▶ _EXERCISE BRIEF_
Write the material out again exactly as it stands.

▶ _MATERIAL PROVIDED_
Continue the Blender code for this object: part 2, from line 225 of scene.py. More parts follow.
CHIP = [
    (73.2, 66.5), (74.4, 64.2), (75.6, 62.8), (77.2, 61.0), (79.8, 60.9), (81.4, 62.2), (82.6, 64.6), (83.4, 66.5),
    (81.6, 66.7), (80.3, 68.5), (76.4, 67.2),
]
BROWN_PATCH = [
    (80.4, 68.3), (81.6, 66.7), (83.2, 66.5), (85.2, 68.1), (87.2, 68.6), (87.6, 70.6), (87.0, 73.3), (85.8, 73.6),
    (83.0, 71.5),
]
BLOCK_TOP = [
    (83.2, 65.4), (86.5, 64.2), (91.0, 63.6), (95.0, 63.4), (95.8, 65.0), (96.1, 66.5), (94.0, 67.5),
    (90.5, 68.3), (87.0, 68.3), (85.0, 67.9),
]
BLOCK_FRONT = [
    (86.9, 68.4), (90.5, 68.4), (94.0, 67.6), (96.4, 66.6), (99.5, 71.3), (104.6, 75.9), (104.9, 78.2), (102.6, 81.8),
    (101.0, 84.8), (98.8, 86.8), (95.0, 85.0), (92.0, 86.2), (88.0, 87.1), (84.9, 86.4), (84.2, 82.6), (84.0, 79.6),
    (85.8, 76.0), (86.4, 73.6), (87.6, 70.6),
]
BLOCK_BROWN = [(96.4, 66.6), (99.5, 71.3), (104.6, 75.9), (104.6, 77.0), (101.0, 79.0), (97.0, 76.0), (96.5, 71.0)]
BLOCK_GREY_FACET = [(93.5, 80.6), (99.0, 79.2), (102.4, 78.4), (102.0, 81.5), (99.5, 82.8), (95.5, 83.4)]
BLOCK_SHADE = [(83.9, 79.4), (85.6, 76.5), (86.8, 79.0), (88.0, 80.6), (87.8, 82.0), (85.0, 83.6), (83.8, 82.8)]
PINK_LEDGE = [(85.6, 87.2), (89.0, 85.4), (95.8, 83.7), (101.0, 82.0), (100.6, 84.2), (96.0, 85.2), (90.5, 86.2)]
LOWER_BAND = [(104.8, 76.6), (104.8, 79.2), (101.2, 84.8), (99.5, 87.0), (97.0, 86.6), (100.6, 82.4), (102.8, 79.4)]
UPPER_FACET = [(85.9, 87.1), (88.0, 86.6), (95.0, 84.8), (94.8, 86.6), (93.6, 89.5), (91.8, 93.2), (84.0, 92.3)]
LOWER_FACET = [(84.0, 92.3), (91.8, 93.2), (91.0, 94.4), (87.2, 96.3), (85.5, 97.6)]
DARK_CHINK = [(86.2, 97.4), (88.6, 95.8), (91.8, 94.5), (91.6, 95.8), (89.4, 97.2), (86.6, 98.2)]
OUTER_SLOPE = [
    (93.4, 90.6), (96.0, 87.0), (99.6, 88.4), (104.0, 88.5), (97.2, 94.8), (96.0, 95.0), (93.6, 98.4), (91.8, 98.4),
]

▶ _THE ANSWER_
Continue the Blender code for this object: part 2, from line 225 of scene.py. More parts follow.
CHIP = [
    (73.2, 66.5), (74.4, 64.2), (75.6, 62.8), (77.2, 61.0), (79.8, 60.9), (81.4, 62.2), (82.6, 64.6), (83.4, 66.5),
    (81.6, 66.7), (80.3, 68.5), (76.4, 67.2),
]
BROWN_PATCH = [
    (80.4, 68.3), (81.6, 66.7), (83.2, 66.5), (85.2, 68.1), (87.2, 68.6), (87.6, 70.6), (87.0, 73.3), (85.8, 73.6),
    (83.0, 71.5),
]
BLOCK_TOP = [
    (83.2, 65.4), (86.5, 64.2), (91.0, 63.6), (95.0, 63.4), (95.8, 65.0), (96.1, 66.5), (94.0, 67.5),
    (90.5, 68.3), (87.0, 68.3), (85.0, 67.9),
]
BLOCK_FRONT = [
    (86.9, 68.4), (90.5, 68.4), (94.0, 67.6), (96.4, 66.6), (99.5, 71.3), (104.6, 75.9), (104.9, 78.2), (102.6, 81.8),
    (101.0, 84.8), (98.8, 86.8), (95.0, 85.0), (92.0, 86.2), (88.0, 87.1), (84.9, 86.4), (84.2, 82.6), (84.0, 79.6),
    (85.8, 76.0), (86.4, 73.6), (87.6, 70.6),
]
BLOCK_BROWN = [(96.4, 66.6), (99.5, 71.3), (104.6, 75.9), (104.6, 77.0), (101.0, 79.0), (97.0, 76.0), (96.5, 71.0)]
BLOCK_GREY_FACET = [(93.5, 80.6), (99.0, 79.2), (102.4, 78.4), (102.0, 81.5), (99.5, 82.8), (95.5, 83.4)]
BLOCK_SHADE = [(83.9, 79.4), (85.6, 76.5), (86.8, 79.0), (88.0, 80.6), (87.8, 82.0), (85.0, 83.6), (83.8, 82.8)]
PINK_LEDGE = [(85.6, 87.2), (89.0, 85.4), (95.8, 83.7), (101.0, 82.0), (100.6, 84.2), (96.0, 85.2), (90.5, 86.2)]
LOWER_BAND = [(104.8, 76.6), (104.8, 79.2), (101.2, 84.8), (99.5, 87.0), (97.0, 86.6), (100.6, 82.4), (102.8, 79.4)]
UPPER_FACET = [(85.9, 87.1), (88.0, 86.6), (95.0, 84.8), (94.8, 86.6), (93.6, 89.5), (91.8, 93.2), (84.0, 92.3)]
LOWER_FACET = [(84.0, 92.3), (91.8, 93.2), (91.0, 94.4), (87.2, 96.3), (85.5, 97.6)]
DARK_CHINK = [(86.2, 97.4), (88.6, 95.8), (91.8, 94.5), (91.6, 95.8), (89.4, 97.2), (86.6, 98.2)]
OUTER_SLOPE = [
    (93.4, 90.6), (96.0, 87.0), (99.6, 88.4), (104.0, 88.5), (97.2, 94.8), (96.0, 95.0), (93.6, 98.4), (91.8, 98.4),
]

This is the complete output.